▶ WHAT TO WORK ON: Across the entries below, how many lines contain the string "saved"? Give only the count.

▶ DATASET CONTENT:
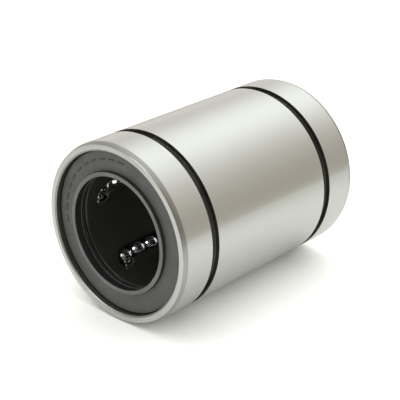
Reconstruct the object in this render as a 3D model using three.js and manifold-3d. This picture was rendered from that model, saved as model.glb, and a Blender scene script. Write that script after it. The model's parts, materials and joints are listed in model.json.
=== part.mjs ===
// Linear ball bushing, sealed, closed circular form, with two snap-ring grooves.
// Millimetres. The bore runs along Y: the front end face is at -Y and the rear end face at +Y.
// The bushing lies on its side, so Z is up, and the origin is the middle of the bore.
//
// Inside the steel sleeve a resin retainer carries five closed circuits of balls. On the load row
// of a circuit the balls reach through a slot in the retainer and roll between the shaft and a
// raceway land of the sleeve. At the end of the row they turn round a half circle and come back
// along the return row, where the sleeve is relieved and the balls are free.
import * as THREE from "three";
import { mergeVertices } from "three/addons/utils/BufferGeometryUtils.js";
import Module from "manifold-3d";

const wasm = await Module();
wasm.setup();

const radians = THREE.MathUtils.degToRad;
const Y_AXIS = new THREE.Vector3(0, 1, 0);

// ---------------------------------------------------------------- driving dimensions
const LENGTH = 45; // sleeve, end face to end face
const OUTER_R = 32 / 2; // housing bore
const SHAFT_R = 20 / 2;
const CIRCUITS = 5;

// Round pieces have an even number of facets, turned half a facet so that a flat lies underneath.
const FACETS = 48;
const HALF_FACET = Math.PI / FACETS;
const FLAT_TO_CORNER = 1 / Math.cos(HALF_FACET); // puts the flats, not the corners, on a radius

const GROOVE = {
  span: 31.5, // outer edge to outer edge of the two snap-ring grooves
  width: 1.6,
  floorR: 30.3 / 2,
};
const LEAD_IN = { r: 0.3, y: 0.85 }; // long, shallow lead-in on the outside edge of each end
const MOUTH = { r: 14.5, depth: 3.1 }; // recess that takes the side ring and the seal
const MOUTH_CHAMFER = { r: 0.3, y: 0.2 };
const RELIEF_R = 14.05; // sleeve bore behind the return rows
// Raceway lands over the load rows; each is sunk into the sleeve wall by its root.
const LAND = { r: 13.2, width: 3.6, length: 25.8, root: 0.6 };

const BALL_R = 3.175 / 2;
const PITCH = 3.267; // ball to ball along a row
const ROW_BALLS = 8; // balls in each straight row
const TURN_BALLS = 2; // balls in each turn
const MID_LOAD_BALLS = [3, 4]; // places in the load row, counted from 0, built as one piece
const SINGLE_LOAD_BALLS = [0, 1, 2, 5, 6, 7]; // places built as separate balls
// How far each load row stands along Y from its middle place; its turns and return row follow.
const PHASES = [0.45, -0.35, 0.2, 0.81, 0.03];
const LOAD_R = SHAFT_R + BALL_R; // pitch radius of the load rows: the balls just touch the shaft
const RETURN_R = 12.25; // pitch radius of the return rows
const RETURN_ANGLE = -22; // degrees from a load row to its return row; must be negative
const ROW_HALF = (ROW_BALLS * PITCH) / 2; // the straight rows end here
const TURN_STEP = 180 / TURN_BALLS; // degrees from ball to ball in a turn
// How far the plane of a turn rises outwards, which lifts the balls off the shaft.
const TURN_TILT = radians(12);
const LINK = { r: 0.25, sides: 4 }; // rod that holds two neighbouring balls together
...
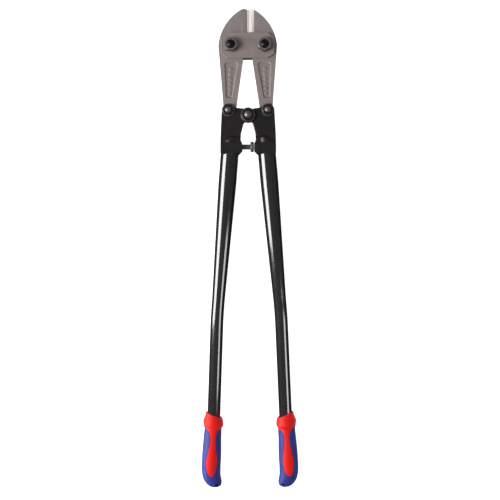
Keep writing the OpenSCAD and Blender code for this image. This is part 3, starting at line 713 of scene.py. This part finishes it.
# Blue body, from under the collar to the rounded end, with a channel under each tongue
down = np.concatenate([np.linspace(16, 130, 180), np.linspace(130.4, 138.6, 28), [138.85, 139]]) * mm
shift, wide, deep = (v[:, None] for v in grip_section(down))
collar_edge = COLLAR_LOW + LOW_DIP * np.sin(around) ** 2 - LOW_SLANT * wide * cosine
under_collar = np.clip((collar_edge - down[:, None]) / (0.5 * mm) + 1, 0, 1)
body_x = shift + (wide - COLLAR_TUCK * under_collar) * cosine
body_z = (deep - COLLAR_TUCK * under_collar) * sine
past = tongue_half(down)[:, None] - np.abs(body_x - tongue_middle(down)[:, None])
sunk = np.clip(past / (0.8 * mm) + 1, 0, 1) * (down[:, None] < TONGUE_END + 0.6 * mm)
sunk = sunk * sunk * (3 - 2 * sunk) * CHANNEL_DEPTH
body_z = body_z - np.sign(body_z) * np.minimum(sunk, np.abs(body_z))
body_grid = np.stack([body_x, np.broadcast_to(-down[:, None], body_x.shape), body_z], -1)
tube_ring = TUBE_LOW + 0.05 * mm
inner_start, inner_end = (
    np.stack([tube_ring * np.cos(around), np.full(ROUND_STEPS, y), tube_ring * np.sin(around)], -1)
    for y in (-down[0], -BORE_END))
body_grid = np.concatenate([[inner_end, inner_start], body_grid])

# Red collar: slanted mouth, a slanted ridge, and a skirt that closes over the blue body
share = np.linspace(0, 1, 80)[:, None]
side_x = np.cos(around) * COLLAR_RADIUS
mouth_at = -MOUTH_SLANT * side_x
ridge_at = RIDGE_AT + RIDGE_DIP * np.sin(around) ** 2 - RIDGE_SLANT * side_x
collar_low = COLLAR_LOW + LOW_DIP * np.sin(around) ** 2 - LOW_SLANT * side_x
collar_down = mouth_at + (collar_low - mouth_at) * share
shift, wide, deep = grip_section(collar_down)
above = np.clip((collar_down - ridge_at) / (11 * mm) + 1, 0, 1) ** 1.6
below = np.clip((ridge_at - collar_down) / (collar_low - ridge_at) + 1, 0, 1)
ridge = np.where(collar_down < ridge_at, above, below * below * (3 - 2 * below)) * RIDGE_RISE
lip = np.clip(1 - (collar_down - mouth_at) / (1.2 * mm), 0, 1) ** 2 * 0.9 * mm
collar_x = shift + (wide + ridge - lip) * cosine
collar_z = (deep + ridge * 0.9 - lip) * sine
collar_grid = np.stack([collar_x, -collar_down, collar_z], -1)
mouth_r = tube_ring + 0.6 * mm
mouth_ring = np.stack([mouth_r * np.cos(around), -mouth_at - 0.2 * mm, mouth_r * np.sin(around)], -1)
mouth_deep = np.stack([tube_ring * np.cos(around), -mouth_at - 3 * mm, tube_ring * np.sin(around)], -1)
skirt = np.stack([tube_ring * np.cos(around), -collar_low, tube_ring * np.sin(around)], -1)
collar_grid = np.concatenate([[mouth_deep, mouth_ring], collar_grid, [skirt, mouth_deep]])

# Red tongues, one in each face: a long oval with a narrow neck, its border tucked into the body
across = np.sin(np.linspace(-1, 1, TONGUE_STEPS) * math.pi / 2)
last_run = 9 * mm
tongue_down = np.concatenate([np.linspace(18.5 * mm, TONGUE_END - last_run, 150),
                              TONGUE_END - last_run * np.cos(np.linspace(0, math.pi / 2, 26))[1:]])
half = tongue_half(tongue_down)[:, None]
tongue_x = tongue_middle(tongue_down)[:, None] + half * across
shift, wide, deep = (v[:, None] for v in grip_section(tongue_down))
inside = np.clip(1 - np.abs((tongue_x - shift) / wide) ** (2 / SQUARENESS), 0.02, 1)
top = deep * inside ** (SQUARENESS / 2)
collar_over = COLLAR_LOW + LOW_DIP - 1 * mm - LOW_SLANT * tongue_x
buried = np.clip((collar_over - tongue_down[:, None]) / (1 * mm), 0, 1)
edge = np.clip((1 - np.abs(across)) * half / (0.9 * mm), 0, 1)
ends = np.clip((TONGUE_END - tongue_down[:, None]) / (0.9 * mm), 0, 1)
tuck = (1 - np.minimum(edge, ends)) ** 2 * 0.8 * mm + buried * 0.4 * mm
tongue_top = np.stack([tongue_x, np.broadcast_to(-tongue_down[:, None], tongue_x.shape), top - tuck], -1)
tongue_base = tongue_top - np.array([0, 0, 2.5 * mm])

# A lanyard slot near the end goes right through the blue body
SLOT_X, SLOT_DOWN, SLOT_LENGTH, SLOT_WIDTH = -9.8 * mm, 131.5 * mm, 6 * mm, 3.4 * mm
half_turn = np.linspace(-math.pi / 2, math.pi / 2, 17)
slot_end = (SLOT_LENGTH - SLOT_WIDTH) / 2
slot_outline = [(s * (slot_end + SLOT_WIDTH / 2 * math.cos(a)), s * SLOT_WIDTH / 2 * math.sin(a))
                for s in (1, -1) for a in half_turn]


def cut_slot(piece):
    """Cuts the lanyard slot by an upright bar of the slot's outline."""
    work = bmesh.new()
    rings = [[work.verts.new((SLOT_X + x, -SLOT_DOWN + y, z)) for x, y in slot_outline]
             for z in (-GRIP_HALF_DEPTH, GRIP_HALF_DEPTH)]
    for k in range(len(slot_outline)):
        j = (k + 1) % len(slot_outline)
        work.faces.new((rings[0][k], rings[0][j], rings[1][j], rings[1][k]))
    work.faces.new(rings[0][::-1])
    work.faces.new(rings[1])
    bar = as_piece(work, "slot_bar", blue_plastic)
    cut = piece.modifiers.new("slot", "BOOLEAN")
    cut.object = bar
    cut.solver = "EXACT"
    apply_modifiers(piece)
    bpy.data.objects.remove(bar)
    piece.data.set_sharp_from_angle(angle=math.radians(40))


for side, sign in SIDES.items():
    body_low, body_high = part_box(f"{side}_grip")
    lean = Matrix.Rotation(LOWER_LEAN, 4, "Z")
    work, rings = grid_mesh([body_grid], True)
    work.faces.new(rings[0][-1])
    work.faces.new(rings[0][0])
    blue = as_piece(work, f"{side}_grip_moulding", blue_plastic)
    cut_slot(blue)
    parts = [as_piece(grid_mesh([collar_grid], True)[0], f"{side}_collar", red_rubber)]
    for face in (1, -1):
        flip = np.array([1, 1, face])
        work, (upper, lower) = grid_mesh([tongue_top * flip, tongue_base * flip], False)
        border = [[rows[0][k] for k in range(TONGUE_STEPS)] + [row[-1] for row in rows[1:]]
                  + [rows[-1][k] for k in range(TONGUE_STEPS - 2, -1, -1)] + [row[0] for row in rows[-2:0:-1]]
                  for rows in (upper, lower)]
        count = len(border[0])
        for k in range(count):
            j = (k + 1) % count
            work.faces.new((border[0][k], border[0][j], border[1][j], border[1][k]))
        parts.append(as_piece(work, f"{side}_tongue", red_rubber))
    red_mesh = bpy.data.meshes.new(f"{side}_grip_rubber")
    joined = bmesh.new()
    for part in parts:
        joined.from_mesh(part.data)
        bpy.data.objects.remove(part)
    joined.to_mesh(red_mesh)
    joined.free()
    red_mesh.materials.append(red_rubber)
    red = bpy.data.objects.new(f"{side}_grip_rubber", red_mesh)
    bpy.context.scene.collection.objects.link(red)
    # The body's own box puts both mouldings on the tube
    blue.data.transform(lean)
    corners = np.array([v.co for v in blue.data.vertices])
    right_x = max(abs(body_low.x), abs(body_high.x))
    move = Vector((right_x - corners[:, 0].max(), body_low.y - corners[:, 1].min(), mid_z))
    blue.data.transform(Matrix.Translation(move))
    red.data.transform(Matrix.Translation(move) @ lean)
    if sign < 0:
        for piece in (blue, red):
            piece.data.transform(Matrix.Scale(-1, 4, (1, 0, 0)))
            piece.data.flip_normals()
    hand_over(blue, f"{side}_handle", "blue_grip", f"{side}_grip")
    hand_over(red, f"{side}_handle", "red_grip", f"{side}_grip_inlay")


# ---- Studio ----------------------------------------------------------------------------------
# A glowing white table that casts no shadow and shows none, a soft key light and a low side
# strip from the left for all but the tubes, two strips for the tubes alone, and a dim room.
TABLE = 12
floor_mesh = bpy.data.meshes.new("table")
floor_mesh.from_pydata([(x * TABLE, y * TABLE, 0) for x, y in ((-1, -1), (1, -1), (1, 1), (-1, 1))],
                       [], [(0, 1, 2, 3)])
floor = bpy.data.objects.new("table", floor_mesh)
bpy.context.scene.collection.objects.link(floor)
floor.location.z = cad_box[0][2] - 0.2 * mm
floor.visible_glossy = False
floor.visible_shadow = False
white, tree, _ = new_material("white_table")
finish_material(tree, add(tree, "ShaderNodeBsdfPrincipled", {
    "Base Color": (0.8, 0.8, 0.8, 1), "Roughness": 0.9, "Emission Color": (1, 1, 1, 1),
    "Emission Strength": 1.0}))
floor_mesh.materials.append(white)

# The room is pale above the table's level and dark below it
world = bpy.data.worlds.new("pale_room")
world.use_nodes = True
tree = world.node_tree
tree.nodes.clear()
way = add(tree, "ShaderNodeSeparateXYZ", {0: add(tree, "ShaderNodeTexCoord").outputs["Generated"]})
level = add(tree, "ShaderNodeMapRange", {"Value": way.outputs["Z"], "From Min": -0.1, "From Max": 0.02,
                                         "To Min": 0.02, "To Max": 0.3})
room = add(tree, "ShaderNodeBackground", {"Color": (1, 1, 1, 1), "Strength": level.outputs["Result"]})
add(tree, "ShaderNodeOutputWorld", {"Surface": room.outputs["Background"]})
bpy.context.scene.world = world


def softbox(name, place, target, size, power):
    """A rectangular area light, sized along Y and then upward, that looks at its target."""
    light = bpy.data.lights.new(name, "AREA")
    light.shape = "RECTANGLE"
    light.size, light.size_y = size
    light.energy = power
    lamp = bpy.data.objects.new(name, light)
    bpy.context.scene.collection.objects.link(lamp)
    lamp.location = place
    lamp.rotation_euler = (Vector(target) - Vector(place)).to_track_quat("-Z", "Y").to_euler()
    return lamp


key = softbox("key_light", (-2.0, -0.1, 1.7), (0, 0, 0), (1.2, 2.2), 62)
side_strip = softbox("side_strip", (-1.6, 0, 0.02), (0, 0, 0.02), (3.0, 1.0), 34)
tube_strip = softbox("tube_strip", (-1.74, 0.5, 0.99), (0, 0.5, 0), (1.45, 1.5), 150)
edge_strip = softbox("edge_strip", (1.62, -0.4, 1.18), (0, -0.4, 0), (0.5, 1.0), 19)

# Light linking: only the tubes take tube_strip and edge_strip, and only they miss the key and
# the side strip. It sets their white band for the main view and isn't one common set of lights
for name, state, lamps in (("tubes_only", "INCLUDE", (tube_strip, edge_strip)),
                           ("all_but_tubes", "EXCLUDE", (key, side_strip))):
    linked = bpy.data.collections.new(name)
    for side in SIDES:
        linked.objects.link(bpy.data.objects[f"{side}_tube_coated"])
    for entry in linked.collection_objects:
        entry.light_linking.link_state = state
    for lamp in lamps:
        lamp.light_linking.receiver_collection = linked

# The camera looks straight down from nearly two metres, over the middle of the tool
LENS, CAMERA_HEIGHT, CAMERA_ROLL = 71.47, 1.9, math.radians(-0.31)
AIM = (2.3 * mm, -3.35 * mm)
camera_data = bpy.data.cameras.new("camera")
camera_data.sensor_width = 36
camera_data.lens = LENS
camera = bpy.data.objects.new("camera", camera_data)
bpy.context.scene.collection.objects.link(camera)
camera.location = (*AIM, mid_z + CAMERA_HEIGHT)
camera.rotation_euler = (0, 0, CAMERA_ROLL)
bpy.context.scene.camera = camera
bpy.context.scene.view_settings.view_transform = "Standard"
...
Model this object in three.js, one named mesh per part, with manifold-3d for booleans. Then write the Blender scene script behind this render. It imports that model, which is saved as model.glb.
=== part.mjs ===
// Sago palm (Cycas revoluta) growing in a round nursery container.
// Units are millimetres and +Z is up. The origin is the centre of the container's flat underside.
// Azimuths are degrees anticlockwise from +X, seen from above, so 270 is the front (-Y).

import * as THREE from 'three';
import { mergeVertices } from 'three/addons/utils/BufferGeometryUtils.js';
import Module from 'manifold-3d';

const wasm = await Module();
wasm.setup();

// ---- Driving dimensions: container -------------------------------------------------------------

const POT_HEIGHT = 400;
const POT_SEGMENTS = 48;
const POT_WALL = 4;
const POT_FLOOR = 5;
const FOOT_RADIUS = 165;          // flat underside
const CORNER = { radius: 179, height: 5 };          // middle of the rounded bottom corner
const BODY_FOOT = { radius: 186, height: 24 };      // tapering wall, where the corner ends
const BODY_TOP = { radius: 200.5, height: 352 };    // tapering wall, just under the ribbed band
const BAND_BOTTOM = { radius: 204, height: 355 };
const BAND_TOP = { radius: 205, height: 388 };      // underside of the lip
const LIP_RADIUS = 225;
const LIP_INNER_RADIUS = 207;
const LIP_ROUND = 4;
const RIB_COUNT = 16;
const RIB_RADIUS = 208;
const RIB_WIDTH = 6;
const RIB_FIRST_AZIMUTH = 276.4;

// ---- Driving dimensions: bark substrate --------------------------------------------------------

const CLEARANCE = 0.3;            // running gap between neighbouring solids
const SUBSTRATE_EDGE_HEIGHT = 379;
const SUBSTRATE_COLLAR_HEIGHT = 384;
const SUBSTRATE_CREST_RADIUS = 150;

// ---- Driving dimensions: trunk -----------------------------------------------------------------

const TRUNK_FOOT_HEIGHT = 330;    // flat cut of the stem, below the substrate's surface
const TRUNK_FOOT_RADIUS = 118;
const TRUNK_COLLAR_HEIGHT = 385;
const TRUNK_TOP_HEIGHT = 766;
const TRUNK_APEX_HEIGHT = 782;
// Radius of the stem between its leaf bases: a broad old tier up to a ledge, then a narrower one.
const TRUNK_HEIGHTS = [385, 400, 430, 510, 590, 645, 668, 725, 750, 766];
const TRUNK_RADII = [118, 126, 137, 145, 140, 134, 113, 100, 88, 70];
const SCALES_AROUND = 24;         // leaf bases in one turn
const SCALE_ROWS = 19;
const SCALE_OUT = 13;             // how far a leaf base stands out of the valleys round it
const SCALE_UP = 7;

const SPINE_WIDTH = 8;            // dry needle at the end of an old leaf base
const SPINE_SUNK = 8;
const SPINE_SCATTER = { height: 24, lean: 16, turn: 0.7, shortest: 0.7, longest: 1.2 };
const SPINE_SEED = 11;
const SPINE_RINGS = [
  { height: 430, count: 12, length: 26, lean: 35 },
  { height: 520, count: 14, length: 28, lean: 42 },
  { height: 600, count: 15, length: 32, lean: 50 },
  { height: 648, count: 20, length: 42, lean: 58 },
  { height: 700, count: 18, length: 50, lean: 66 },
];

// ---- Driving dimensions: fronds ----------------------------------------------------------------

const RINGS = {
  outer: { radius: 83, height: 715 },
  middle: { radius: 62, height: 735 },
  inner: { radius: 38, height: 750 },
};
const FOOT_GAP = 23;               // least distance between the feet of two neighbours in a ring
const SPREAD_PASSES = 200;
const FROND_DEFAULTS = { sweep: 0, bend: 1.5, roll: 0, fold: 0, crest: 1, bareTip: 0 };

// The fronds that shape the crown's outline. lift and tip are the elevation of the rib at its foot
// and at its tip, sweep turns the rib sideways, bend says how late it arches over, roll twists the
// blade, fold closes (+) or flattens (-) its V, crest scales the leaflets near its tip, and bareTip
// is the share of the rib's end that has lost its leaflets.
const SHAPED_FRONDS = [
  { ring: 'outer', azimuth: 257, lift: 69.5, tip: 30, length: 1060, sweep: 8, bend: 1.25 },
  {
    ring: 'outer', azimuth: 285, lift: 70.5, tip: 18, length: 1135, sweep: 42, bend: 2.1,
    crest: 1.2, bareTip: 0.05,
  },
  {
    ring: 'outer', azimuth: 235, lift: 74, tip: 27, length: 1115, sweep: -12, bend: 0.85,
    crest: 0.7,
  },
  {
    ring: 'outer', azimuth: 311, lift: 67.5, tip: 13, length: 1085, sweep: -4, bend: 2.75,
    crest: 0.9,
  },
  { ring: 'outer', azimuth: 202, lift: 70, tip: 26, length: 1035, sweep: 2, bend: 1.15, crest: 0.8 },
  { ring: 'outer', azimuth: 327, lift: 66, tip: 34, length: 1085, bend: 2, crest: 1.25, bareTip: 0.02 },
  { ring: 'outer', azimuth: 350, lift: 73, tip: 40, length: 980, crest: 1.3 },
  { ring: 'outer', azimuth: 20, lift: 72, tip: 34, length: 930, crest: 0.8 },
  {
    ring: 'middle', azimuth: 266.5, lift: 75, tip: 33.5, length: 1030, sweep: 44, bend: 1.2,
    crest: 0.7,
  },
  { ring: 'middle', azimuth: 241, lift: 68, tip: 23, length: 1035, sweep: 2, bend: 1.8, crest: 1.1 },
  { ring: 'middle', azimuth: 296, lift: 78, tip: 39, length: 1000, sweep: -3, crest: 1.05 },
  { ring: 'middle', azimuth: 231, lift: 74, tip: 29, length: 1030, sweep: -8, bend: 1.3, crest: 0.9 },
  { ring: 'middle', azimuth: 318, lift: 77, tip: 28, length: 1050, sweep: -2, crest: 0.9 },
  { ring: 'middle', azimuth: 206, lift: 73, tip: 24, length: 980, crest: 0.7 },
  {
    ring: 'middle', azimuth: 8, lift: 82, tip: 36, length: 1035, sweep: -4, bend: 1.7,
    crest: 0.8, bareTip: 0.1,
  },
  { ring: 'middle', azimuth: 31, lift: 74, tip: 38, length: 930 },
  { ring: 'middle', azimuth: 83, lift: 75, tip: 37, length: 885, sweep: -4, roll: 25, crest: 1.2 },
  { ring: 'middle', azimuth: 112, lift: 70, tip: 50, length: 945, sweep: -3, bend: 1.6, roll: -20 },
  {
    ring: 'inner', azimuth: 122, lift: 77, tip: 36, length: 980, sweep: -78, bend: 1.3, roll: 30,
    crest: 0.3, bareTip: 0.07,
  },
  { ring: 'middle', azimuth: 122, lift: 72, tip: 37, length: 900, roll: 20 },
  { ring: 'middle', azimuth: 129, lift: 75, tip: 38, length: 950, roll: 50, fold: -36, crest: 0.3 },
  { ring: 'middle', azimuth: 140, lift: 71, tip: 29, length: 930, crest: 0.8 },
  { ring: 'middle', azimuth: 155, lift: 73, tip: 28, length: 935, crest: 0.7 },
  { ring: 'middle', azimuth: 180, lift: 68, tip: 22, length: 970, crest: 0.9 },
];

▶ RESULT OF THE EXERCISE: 2